Only once have they met in the final week with playoff implications for both teams. Dallas beat Washington 35-34 on Dec. 16, 1979, rallying from 13 points down in the fourth quarter with two touchdown passes from Roger Staubach. The Cowboys finished 11-5 and won the NFC East. The Redskins dropped to 10-6 and stayed home.
Neither Morgan nor anyone else on either roster was alive for that game, so Sunday will be a new experience for all when the Redskins (9-6) and Cowboys (8-7) play winner-take-all for the division crown.
“You have to get up for this game more than any other game,” Redskins Pro Bowl left tackle Trent Williams said. “We’ve had to get up for all of them, but I think this one has a little special place.”
The Cowboys have to win to return to the postseason for the first time since 2009. The Redskins, absent from the playoffs since 2007, could lose and still get a wild-card berth, but only if both the Chicago Bears and Minnesota Vikings lose earlier in the day.
The NFL, knowing a good finish when it sees it, flexed the game to primetime, making it the 256th and final entry in the 2012 regular season schedule.
Even if this weren’t a rivalry, it would have the makings of high-ratings drama. The Redskins were once 3-6, the Cowboys 35. Washington is riding a six-game winning streak; Dallas is on a 5-2 run, with the only losses against the Redskins on Thanksgiving Day and in overtime last week against the New Orleans Saints.
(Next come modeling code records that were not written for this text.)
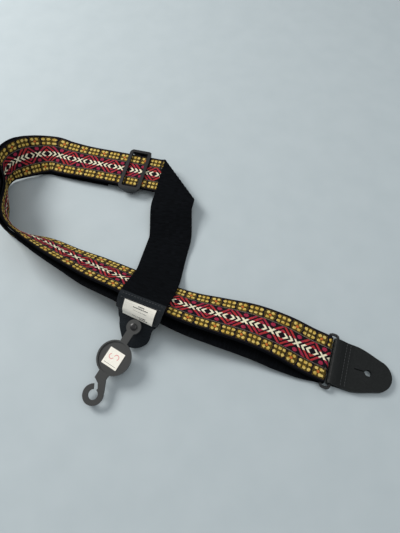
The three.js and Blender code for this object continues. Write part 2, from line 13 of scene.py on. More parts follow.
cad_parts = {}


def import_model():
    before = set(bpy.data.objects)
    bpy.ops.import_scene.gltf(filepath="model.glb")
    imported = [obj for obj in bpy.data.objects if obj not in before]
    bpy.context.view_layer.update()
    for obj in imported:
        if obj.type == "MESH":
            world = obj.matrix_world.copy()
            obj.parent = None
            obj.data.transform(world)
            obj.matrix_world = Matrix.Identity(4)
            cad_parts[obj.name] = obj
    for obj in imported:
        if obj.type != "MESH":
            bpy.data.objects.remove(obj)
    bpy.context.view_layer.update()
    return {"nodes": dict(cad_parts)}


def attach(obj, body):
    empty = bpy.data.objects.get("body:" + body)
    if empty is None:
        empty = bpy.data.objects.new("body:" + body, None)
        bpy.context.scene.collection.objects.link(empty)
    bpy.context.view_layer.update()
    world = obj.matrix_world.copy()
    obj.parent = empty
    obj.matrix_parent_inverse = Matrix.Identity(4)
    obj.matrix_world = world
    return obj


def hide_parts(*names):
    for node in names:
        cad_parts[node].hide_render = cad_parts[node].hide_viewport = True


MM = 0.001
ORIGIN = np.array([3.944, -12.757, -0.489])  # the part's origin in the drawing's millimetres

WEB_WIDTH = 50.0
WEB_HALF_THICK = 0.6
RIBBON_WIDTH = 47.6
RIBBON_LOW = 1.12  # the ribbon's faces, above the webbing's middle
RIBBON_HIGH = 1.6
YARN = 0.56  # size of one cell of the weave

RING_BAR = np.array([160.5, -136.5, 4.05])
RING_HEADING = -19.5
END_RADIUS = 2.55
STRAIGHT_FROM = np.array([-22.3, 98.9, 11.0])
STRAIGHT_HEADING = 166.31
STRAIGHT_BANK = 6.0
FOLD_RADIUS = 3.4
FOLD_HEADING = 77.5
SLIDER_AT = 26.0
LINK_MARGIN = 3.4  # a little more room between the lower layer's end and the slider
OPEN_LINK = 27.0  # how far the lower layer stops short of the slider, past that margin
TAB_OVERLAP = 46.0  # where the webbing begins, along the fixed end's route
FOLD_END_TO_STRAIGHT = 0.5


# ---------------------------------------------------------------- curves and sheets
def unit(v):
    """v at length 1, row by row."""
    v = np.asarray(v, float)
    return v / np.linalg.norm(v, axis=-1, keepdims=True)


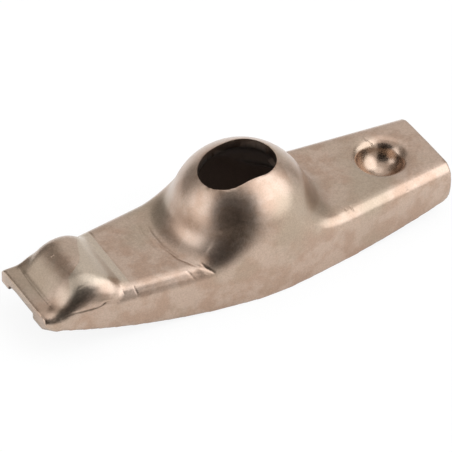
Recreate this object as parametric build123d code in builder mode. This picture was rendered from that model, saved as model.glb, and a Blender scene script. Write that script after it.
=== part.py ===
from build123d import *
from math import asin, atan2, cos, radians, sin, sqrt, tan
import os

os.makedirs("parts", exist_ok=True)

# Pressed-steel rocker arm for a small overhead-valve engine, in millimetres.
# One blank is folded into an upside-down channel, with a ball-seat dome, a pushrod cup and a valve pad.
# X runs along the arm, with the valve pad at -X and the pushrod cup at +X. +Z is the side that faces
# the cylinder head. The origin is the centre of the pivot ball.

# Sheet
sheet = 1.3  # blank thickness
fold_radius = 1.75  # outside radius between crown and walls

# Channel
crown_height = 0.1  # crown surface above the pivot centre
pivot_half_width = 8.35  # outside of a wall, where its two tapers would meet
valve_taper = 7.1  # degrees each wall closes in towards the valve end
pushrod_taper = 6.1  # degrees each wall closes in towards the pushrod end
waist_radius = 30.0  # plan radius that joins the two tapers beside the dome
pushrod_end = 25.4  # sheared end behind the pushrod cup
shear_skew = 1.6  # degrees both sheared ends are out of square

# Lower edge of the walls: a flat to stand on, between two long sweeps
standing_depth = 6.6  # standing edge below the pivot centre
flat_to_valve = 3.0
flat_to_pushrod = 6.0
valve_sweep = 76.0
pushrod_sweep = 96.0
heel_radius = 1.4  # lower corner of a wall at the pushrod end

# Ball-seat dome
dome_radius = 8.48  # outside of the dome
dome_wall = 1.1  # thickness left after drawing
flare_reach = 11.16  # radius at which the flare runs out into the crown
slot_length = 9.2
slot_width = 6.8
slot_shift = 0.7  # centre of the slot, towards the valve end

# Pushrod cup
cup_distance = 19.1  # pivot centre to cup centre
cup_rim_reach = 4.0  # radius at which the rim starts to turn down
cup_rim_radius = 1.58
cup_ball_radius = 3.75

# Valve pad and lip
crease_distance = 17.1  # pivot centre to the crease where the crown ends
band_rise = 13.0  # slope of the narrow band behind the crease, in degrees
pad_distance = 21.8  # pivot centre to the highest line of the pad
pad_height = 1.95  # highest line above the pivot centre
pad_radius = 4.4  # rolling radius of the pad
pad_rise = 36.0  # slope from the band up to the pad, in degrees
pad_fall = 47.0  # slope from the pad down to the lip, in degrees
pad_shoulder = 2.4  # radius between the pad and the walls
pad_corner = 0.8  # radius in the hollow corners before and behind the pad
lip_drop = 0.9  # lip surface below the pivot centre
lip_width = 1.8
lip_shoulder = 0.8  # radius between the lip and the walls
web_rise = 30.0  # slope of the webs that run from the lip up the sides of the pad, in degrees
web_length = 2.8
spread_distance = 22.5  # from here the +Y wall runs on straight, spread by the lip
spread_radius = 12.0  # plan radius of the bend there
foot_depth = 0.8  # what stands down under each side of the lip
foot_gap = 5.4  # between the two feet, the guide for the valve stem
foot_shift = 1.1  # centre of the guide, towards +Y

# Working length past every face that is cut later
overrun = 5.0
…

Washington’s Robert Griffin III is setting new standards for rookie quarterbacks with his talent, leadership and star power. Unless he has a bad day, he’ll break the singleseason NFL record for rookie passer rating, set by Ben Roethlisberger in 2004.
Even though he’s from Texas and went to college at Baylor, Griffin didn’t grow up with a dispassionate view of Cowboys-Redskins love-hate. Instead, he was a Denver Broncos fan.
“For guys like myself (and) the other rookies, we’re fresh into this rivalry,” Griffin said. “But we can definitely sense how the fans feel, how some of the guys who have been here for many years feel about the Cowboys, and that’s the mindset we have to take on. We’re doing it for them. We’re doing it for the fans.”
Tony Romo has set the Dallas record for yards passing and might hit 5,000 for the season, but, like the Cowboys in general in recent years, has been dogged by the inability to win consistently after Christmas. Romo has only one playoff win to his credit, and the franchise still stings from Week 17 playoffs-or-bust blowout road losses to the Philadelphia Eagles in 2008 and the New York Giants last year.
“Experience can be a really positive thing. It doesn’t always have to be a good experience. Sometimes it can be a bad experience,” Dallas coach Jason Garrett said. “When you didn’t get the job done, hopefully you can learn from what happened.”
But, for the most part, Cowboys players this week were careful not to dwell on those past failures, noting that every year’s team is different from those that played before. It took linebacker Brady Poppinga — a midseason pickup who has started one game — to seize the issue and offer it as a rallying cry.
“This place is becoming accustomed to these types of games,” Poppinga said. “Because I understand last year was essentially the same scenario, but instead of playing the Washington Redskins going to Washington they were playing the New York Giants.
“I think this place is due. For crying out loud, let’s get us one. What do you guys say? Is that a good idea? That’s what I think.”